I notice that the students almost without exception are wearing masks almost to the point of completely covering the face. It is a wonder they bother since being identified doesn’t seem to carry the risk of any repercussions whatsoever apart from a lengthy “word salad” from the cowardly administration watching the bottom line?
These “ students” abuse and seek to destroy the very freedoms that permit their activities. Export them all to Russia, they would do well there, sarcasm.
I think the masks are part of the intimidation factor.

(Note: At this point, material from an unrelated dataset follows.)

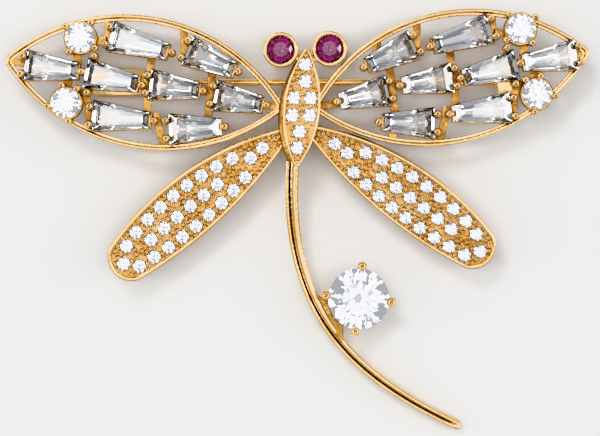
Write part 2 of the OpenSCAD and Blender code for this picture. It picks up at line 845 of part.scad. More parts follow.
module pave_stones(places, h) {
    for (p = places) translate([p.x, p.y, pave_z(h)]) round_stone(pave_d, 8);
}

module wing_pave(side) {
    color(clear_white) at_lower(side) pave_stones(lower_places, lower_h);
}

module body_pave() {
    color(clear_white) at_body() pave_stones(body_places, body_h);
}

gold_frame();
pin_stem();
hinge_rivet();
wing_pave(-1);  // left_pave
wing_pave(1);  // right_pave
body_pave();
eye_stone(-1);  // left_eye_stone
eye_stone(1);  // right_eye_stone
solitaire_stone();
for (i = STONES) {
    wing_baguette(-1, i);
    wing_baguette(1, i);
}
for (i = [1:len(rounds)]) {
    wing_round(-1, i);
    wing_round(1, i);
}
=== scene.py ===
"""Looks of the dragonfly brooch, laid over its CAD frame. Lengths are in millimetres until a mesh is
made. They repeat part.scad's, except that the tail's groove is finer here."""

import math

import bmesh
import bpy
from mathutils import Matrix, Vector


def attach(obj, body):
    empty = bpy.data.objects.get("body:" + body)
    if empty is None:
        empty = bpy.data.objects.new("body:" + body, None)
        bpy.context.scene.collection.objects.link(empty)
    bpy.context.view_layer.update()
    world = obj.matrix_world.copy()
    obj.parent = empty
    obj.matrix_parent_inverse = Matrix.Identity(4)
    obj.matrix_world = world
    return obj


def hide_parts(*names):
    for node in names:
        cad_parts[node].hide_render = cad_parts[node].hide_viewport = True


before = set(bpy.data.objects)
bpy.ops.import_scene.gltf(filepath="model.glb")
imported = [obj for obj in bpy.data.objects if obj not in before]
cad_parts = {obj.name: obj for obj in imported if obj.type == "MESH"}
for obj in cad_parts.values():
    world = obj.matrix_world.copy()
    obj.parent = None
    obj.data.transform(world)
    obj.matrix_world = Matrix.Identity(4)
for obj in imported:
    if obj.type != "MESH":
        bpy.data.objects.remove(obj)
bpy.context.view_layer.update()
MM = 0.001
HERE = Matrix()
# Values that differ from one side to the other have these as keys
SIDES = {"left": -1, "right": 1}

# Upper wings
WING_L = 28.8
WING_W = 13.35
WING_BLUNT = 0.3
WING_RISE = {-1: 0.12, 1: 0.25}
WING_TURN = {-1: 9.8, 1: 11.4}
WING_SINK = {-1: 0.25, 1: 1.0}
WING_RIM = 0.38
WING_LEDGE = 0.65
LEDGE_H = 0.5
WING_H = 1.1
SETTINGS_SHIFT = {-1: (0, 0), 1: (0.75, 0.15)}

# Lower wings
LOWER_L = 28.8
LOWER_RISE = 3.75
LOWER_DROP = 2.42
LOWER_TURN = {-1: 39.9, 1: 36.6}
LOWER_ROOT = {-1: (0.56, -1.51), 1: (-0.16, -1.28)}
LOWER_ROLL = 9
LOWER_H = 1.6
LOWER_TIP_R = 2.36
LOWER_TIP_OVER = 0.06

# Body
BODY_L = 12.4
BODY_W = 3.7
BODY_BLUNT = 0.3
BODY_LEAN = 5
BODY_H = 2.4
BODY_RIM = 0.26
FLANK_SHARE = 0.94
FLANK_W = 0.45
FLANK_H = 1.4
FLANK_LIFT = 0.1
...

That’s coupled with a strong sense of persecution and overwhelming tendency to catastrophize. Even when the “punishment” is minimal or even absent they tell themselves and each other that the Fascists are on the brink of destroying their lives.
I hope this post and its full accounting of what appears to be an allowed institutionalization of a heckler’s veto (and worse-intimidation) is forwarded to FIRE to carry appropriate weight versus the 200-300 responses they get in their survey which I believe should be ongoing for this year until June.
Can anyone tell me how the Palestinian supporters know that U Chicago is invested in Israel? I thought that information was not made public.
It isn’t public and none of us know. They are making an assumption without evidence.
Morons.
I just wanted to say thank you, Jerry. Your commitment to free expression and willingness to put your head above the parapet are both very welcome. You are doing an important job here, and many people appreciate your efforts.
+1
+1
Thank you for taking the time to explain what happened. U Chicago failed on this one.
And continues to fail. It was not just a one off…though administration likely hopes it is.